**Given task:**
Tally up the lines where the string "type" appears; reply with the number only.

**Information supplied:**
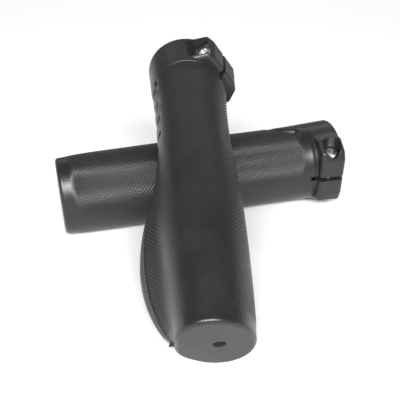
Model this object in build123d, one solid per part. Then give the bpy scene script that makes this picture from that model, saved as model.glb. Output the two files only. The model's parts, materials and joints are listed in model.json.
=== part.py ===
from build123d import *
import os
from math import cos, exp, hypot, pi, radians, sin

# A pair of ergonomic handlebar grips lying crossed, the left-hand grip leaning on the right-hand one.
# Each grip is built in its own frame, in millimetres: X runs along the bar from the clamp (inner) end
# to the closed outer end, +Y is the palm wing's side, +Z is the side of the clamp screw's head.
# The right-hand grip is the mirror image of the left-hand one in its XY plane.

# Handlebar and grip lengths
bar_diameter = 22.2
bar_clearance = 0.05
bore_radius = bar_diameter / 2 + bar_clearance
grip_length = 130.0
end_wall = 4.0
core_length = grip_length - end_wall
vent_radius = 2.0
vent_y = -1.0
rim_fillet = 1.6

# Hard core sleeve, which the rubber is moulded on
core_radius = 12.4
shoulder_radius = 13.8
shoulder_length = 1.2
key_groove_depth = 0.5
key_groove_width = 3.0
key_groove_places = [38.0, 64.0, 90.0, 116.0]

# Clamp collar, at the inner end; its lug stands out on the side away from the wing, turned a little
collar_length = 14.0
collar_half_width = 16.9
collar_half_height = 19.0
joint_half_width = 16.2
joint_half_height = 18.4
rim_round = 1.0
joint_edge = 0.15
lug_turn = 14.5
lug_start = 0.6
lug_end = 12.8
lug_corner = 2.0
lug_taper = 4.0
lug_profile = [
    (-4.0, 17.8),
    (-12.2, 17.0),
    (-17.6, 12.6),
    (-19.2, 8.4),
    (-19.2, -9.0),
    (-18.2, -13.0),
    (-3.0, -18.4),
]
slit_width = 2.0
slit_z = -0.6
slit_end = 16.0

# Clamp screw (M4), washer and square nut, along the lug's Z; the nut sits in a pocket with an open mouth
screw_x = 6.7
screw_y = -14.1
seat_z = 7.0
recess_radius = 4.2
screw_hole_radius = 2.15
washer_radius = 3.5
washer_thickness = 0.5
shank_radius = 2.0
shank_length = 16.0
head_radius = 3.4
head_height = 4.0
hex_across_flats = 3.0
hex_depth = 2.0
screw_edge = 0.4
nut_side = 7.0
nut_height = 3.2
nut_bore_radius = 2.05
nut_face_z = -7.2
nut_play = 0.15
mouth_gap = 0.3
mouth_length = 9.2
mouth_width = 8.6

# Rubber outline: distance from the clamp end, half width on the side away from the wing,
# half height, and how far the wing stands out of the body
body_stations = [
    (14.0, 16.2, 18.4, 0.0),
    (18.0, 15.6, 18.2, 0.0),
    (28.0, 14.8, 17.9, 0.0),
    (45.0, 14.4, 17.8, 1.6),
    (62.0, 14.9, 17.9, 4.4),
    (78.0, 15.2, 18.0, 9.2),
    (92.0, 15.0, 18.0, 11.6),
    (106.0, 14.4, 17.9, 11.2),
    (119.0, 13.7, 17.7, 7.2),
    (125.0, 13.2, 17.4, 3.6),
    (130.0, 12.7, 17.1, -1.6),
]
wing_spread_head = radians(27)
wing_spread_nut = radians(22)
wing_lift = radians(11)
outline_points = 40

# How the pair lies: the angles turn each grip about the vertical, tip its outer end down and roll it
# about its own axis; the place is that of the middle of its length
right_turn, right_tip, right_roll = 16.5, 0.61, 14.5
right_place = Vector(-0.63, 37.86, 18.16)
left_turn, left_tip, left_roll = 5.3, 21.37, 19.0
left_place = Vector(-2.03, -6.14, 38.86)


def in_section(x):
    """The plane across the grip at x, with its own x along the grip's Y and its y along Z."""
    return Plane(origin=(x, 0, 0), x_dir=(0, 1, 0), z_dir=(1, 0, 0))


def rod(radius, start, end):
    """A round bar along the grip's axis."""
    return extrude(in_section(start) * Circle(radius), end - start)


def post(radius, low, high):
    """A round bar along the screw's axis, between two heights in the clamp's frame."""
    return extrude(Plane(origin=(screw_x, screw_y, low)) * Circle(radius), high - low)


def block(x_range, y_range, z_range):
    """A box given by its lowest and highest x, y and z."""
    size = [high - low for low, high in (x_range, y_range, z_range)]
    middle = [(high + low) / 2 for low, high in (x_range, y_range, z_range)]
    return Pos(*middle) * Box(*size)


def turned(shape):
    """From the clamp's frame, where the lug points along -Y, to the grip's frame."""
    return Rot(lug_turn, 0, 0) * shape


def outline(half_width, half_height, wing):
    """The rubber's cross-section: an oval body with a rounded wing, fuller on the screw head's side."""
    points = []
    for i in range(outline_points):
        angle = 2 * pi * i / outline_points - pi
        oval = half_width * half_height / hypot(half_height * cos(angle), half_width * sin(angle))
        off = angle - wing_lift
        spread = wing_spread_head if off > 0 else wing_spread_nut
        radius = oval + wing * exp(-((off / spread) ** 2))
        points.append((radius * cos(angle), radius * sin(angle)))
    return make_face(Spline(*points, periodic=True))


def slit_cut(end):
    """The clamp's slit, from beyond the inner end to the given distance, out through the lug."""
    return turned(block((-1, end), (-40, 0), (slit_z - slit_width / 2, slit_z + slit_width / 2)))


def core_sleeve():
    """A thin hard tube over the bar, with a shoulder behind the collar, grooves that key the rubber and
    a notch that the screw passes through."""
    tube = rod(core_radius, 0, core_length)
    shoulder = rod(shoulder_radius, collar_length, collar_length + shoulder_length)
    sleeve = tube + shoulder - rod(bore_radius, -1, core_length + 1)
    for x in key_groove_places:
        ring = rod(core_radius + 1, x, x + key_groove_width)
        ring -= rod(core_radius - key_groove_depth, x - 1, x + key_groove_width + 1)
        sleeve -= ring
    sleeve -= turned(post(screw_hole_radius, nut_face_z, seat_z))
    return sleeve - slit_cut(slit_end)


def rubber_grip(core):
    """The soft outside with its palm wing and closed end, filled in round the core it is moulded on."""
    skin = loft([in_section(x) * outline(*sizes) for x, *sizes in body_stations])
    rim = skin.faces().sort_by(Axis.X)[-1].edges()
    skin = fillet(rim, rim_fillet)
    grip = skin - rod(bore_radius, 0, core_length) - core
    vent = Pos(0, vent_y, 0) * rod(vent_radius, core_length - 1, grip_length + 1)
    grip -= vent
    return grip - slit_cut(slit_end)


def clamp_collar():
    """A tapering oval ring with a lug, slit through the lug, with a screw seat and a nut pocket."""
    inner_end = in_section(0) * Ellipse(collar_half_width, collar_half_height)
    ring = loft([inner_end, in_section(collar_length) * Ellipse(joint_half_width, joint_half_height)])
    rim = ring.faces().sort_by(Axis.X)[0].edges()
    ring = fillet(rim, rim_round)
    joint = ring.faces().sort_by(Axis.X)[-1].edges()
    ring = chamfer(joint, joint_edge)
    lug_face = make_face(Polyline(*lug_profile, close=True))
    lug = extrude(in_section(lug_start) * lug_face, lug_end - lug_start, taper=lug_taper)
    lug = fillet(lug.edges(), lug_corner)
    collar = ring + turned(lug)
    collar -= rod(core_radius, -1, collar_length + 1)
    collar -= slit_cut(collar_length + 1)
    collar -= turned(post(recess_radius, seat_z, seat_z + 20))
    collar -= turned(post(screw_hole_radius, nut_face_z - 1, seat_z + 1))
    return collar - turned(nut_space())


def nut_space():
    """The nut's pocket, which keeps it from turning, and the wider mouth that it goes in by."""
    half = nut_side / 2 + nut_play
    pocket_x = (screw_x - half, screw_x + half)
    pocket_y = (screw_y - half, screw_y + half)
    pocket = block(pocket_x, pocket_y, (nut_face_z - 20, nut_face_z))
    mouth_x = (screw_x - mouth_length / 2, screw_x + mouth_length / 2)
    mouth_y = (screw_y - half, screw_y - half + mouth_width)
    mouth_top = nut_face_z - nut_height - mouth_gap
    return pocket + block(mouth_x, mouth_y, (mouth_top - 20, mouth_top))


def clamp_screw():
    """A socket head cap screw; its thread is left as a plain round shank."""
    under_head = seat_z + washer_thickness
    head_top = under_head + head_height
    head = post(head_radius, under_head, head_top)
    head = chamfer(head.edges().sort_by(Axis.Z)[-1], screw_edge)
    hexagon = RegularPolygon(hex_across_flats / 2, 6, major_radius=False)
    head -= extrude(Plane(origin=(screw_x, screw_y, head_top - hex_depth)) * hexagon, hex_depth + 1)
    shank = post(shank_radius, under_head - shank_length, under_head)
    shank = chamfer(shank.edges().sort_by(Axis.Z)[0], screw_edge)
    return turned(head + shank)


def screw_washer():
    """A flat washer on the screw's seat."""
    disc = post(washer_radius, seat_z, seat_z + washer_thickness)
    return turned(disc - post(screw_hole_radius, seat_z - 1, seat_z + 1))


def square_nut():
    """A square nut, held in the collar's pocket."""
    half = nut_side / 2
    nut_x = (screw_x - half, screw_x + half)
    nut_y = (screw_y - half, screw_y + half)
    nut = block(nut_x, nut_y, (nut_face_z - nut_height, nut_face_z))
    return turned(nut - post(nut_bore_radius, nut_face_z - nut_height - 1, nut_face_z + 1))


def lie(heading, tip, roll, place):
    """Where a grip lies: its outer end points along the heading and is tipped down, its head side is
    turned down, and it is rolled about its own axis."""
    level = Vector(cos(radians(heading)), sin(radians(heading)), 0)
    up = Vector(0, 0, 1)
    along = level * cos(radians(tip)) - up * sin(radians(tip))
    under = up * -cos(radians(tip)) - level * sin(radians(tip))
    resting = Plane(origin=place, x_dir=along, z_dir=under).location
    return resting * Rot(roll, 0, 0) * Pos(-grip_length / 2, 0, 0)


def left_lie():
    """The upper, left-hand grip's placement."""
    return lie(-90 + left_turn, left_tip, left_roll, left_place)


def right_lie():
    """The lower, right-hand grip's placement, for its mirrored pieces."""
    return lie(180 + right_turn, right_tip, right_roll, right_place)


def main():
    os.makedirs("parts", exist_ok=True)
    core = core_sleeve()
    pieces = {
        "core_sleeve": core,
        "rubber_grip": rubber_grip(core),
        "clamp_collar": clamp_collar(),
        "clamp_screw": clamp_screw(),
        "screw_washer": screw_washer(),
        "square_nut": square_nut(),
    }
    for name, piece in pieces.items():
        export_step(left_lie() * piece, f"parts/left_{name}.step")
        export_step(right_lie() * mirror(piece, about=Plane.XY), f"parts/right_{name}.step")


if __name__ == "__main__":
    main()
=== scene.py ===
import json
from math import cos, pi, radians, sin

import bmesh
import bpy
import numpy as np
from mathutils import Matrix, Vector
from mathutils.bvhtree import BVHTree


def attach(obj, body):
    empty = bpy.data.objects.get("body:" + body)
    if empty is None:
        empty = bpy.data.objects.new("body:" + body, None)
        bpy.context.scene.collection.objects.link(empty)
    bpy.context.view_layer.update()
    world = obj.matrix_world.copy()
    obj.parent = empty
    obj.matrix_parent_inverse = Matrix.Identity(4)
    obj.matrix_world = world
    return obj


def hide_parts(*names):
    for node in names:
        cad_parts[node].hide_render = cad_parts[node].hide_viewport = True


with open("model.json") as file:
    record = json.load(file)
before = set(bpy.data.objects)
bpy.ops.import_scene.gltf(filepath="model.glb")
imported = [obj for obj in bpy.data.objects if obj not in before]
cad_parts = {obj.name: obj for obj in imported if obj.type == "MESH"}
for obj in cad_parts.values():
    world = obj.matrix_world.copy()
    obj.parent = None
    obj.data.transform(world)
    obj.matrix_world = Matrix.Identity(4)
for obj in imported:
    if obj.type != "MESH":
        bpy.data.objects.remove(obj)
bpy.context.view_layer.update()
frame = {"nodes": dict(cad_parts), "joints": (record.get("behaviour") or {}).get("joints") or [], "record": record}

# A pair of handlebar grips lying crossed. Lengths of the grips are in millimetres, in each grip's own frame:
# x runs from the clamp end to the closed end, y towards the palm wing, z towards the screw's head. An angle
# about the grip's axis is counted from y towards z. Everything in the scene itself is in metres.
MM = 0.001
MOUNTS = {m["name"]: m for m in frame["record"]["mounts"]}
JOINTS = {j["name"]: j for j in frame["joints"]}

# Sizes shared with the CAD
CORE_LENGTH = MOUNTS["left_bar_clamp"]["dims"]["length_mm"]
END_WALL = 4.0
GRIP_LENGTH = CORE_LENGTH + END_WALL
CORE_RADIUS = 12.4
SHOULDER_RADIUS = 13.8
SHOULDER_END = 15.2
COLLAR_LENGTH = 14.0
KEY_GROOVES = [38.0, 64.0, 90.0, 116.0]
KEY_WIDTH = 3.0
KEY_RADIUS = 11.9
VENT_RADIUS = 2.0
VENT = np.array([0, -1.0, 0])
RIM_RADIUS = 1.6
LUG_TURN = radians(14.5)
SLIT_WIDTH = 2.0
SLIT_Z = -0.6
SLIT_END = 16.0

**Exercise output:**
2